**What you have to do**: Output the data exactly, with every line intact.

**Dataset section**:
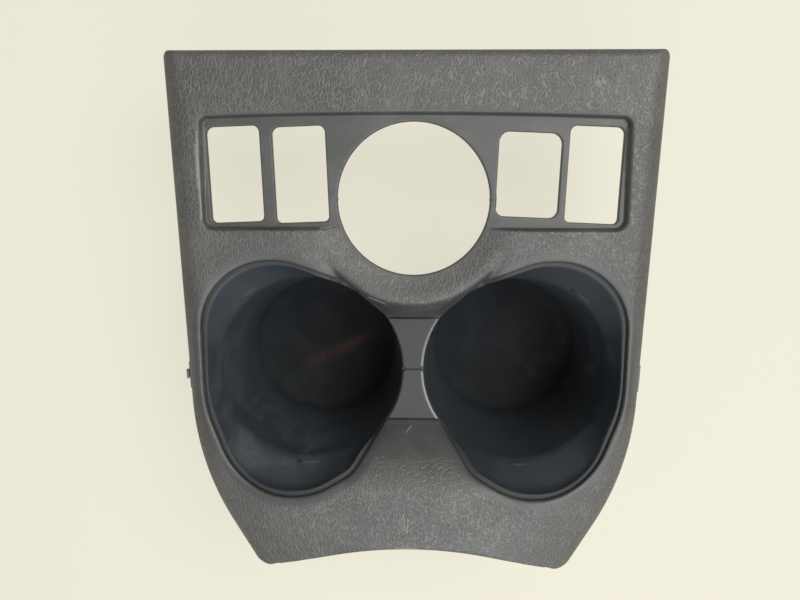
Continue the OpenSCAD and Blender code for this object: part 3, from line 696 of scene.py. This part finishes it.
def reach(ring, centre, angles):
    """Distance from a centre to a ring along each angle: the nearest crossing of ray and side."""
    u = np.stack([np.cos(angles), np.sin(angles)], 1)[:, None, :]
    a = ring - centre
    e = np.roll(ring, -1, axis=0) - ring
    den = u[..., 0] * e[:, 1] - u[..., 1] * e[:, 0]
    den = np.where(np.abs(den) < 1e-9, 1e-9, den)
    dist = (a[:, 0] * e[:, 1] - a[:, 1] * e[:, 0]) / den
    along = (a[:, 0] * u[..., 1] - a[:, 1] * u[..., 0]) / den
    return np.where((along >= -1e-6) & (along <= 1 + 1e-6) & (dist > 0), dist, 1e9).min(1)


def under_panel(p):
    """Height of the flange: the panel's top less its wall and the flange's gap along the normal."""
    gx, gy = steepness(p)
    return panel_height(p) - (PANEL_WALL + FLANGE_GAP) * np.sqrt(1 + np.minimum(gx ** 2 + gy ** 2, 4.5))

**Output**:
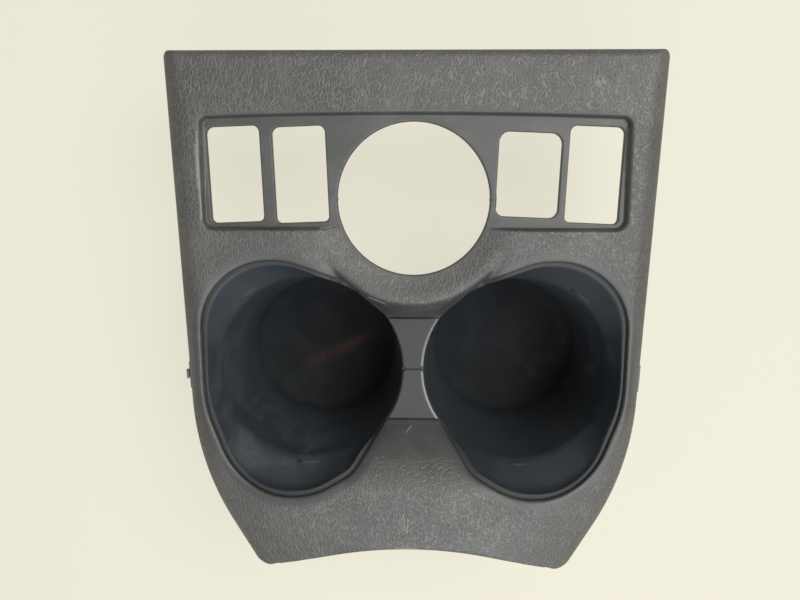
Continue the OpenSCAD and Blender code for this object: part 3, from line 696 of scene.py. This part finishes it.
def reach(ring, centre, angles):
    """Distance from a centre to a ring along each angle: the nearest crossing of ray and side."""
    u = np.stack([np.cos(angles), np.sin(angles)], 1)[:, None, :]
    a = ring - centre
    e = np.roll(ring, -1, axis=0) - ring
    den = u[..., 0] * e[:, 1] - u[..., 1] * e[:, 0]
    den = np.where(np.abs(den) < 1e-9, 1e-9, den)
    dist = (a[:, 0] * e[:, 1] - a[:, 1] * e[:, 0]) / den
    along = (a[:, 0] * u[..., 1] - a[:, 1] * u[..., 0]) / den
    return np.where((along >= -1e-6) & (along <= 1 + 1e-6) & (dist > 0), dist, 1e9).min(1)


def under_panel(p):
    """Height of the flange: the panel's top less its wall and the flange's gap along the normal."""
    gx, gy = steepness(p)
    return panel_height(p) - (PANEL_WALL + FLANGE_GAP) * np.sqrt(1 + np.minimum(gx ** 2 + gy ** 2, 4.5))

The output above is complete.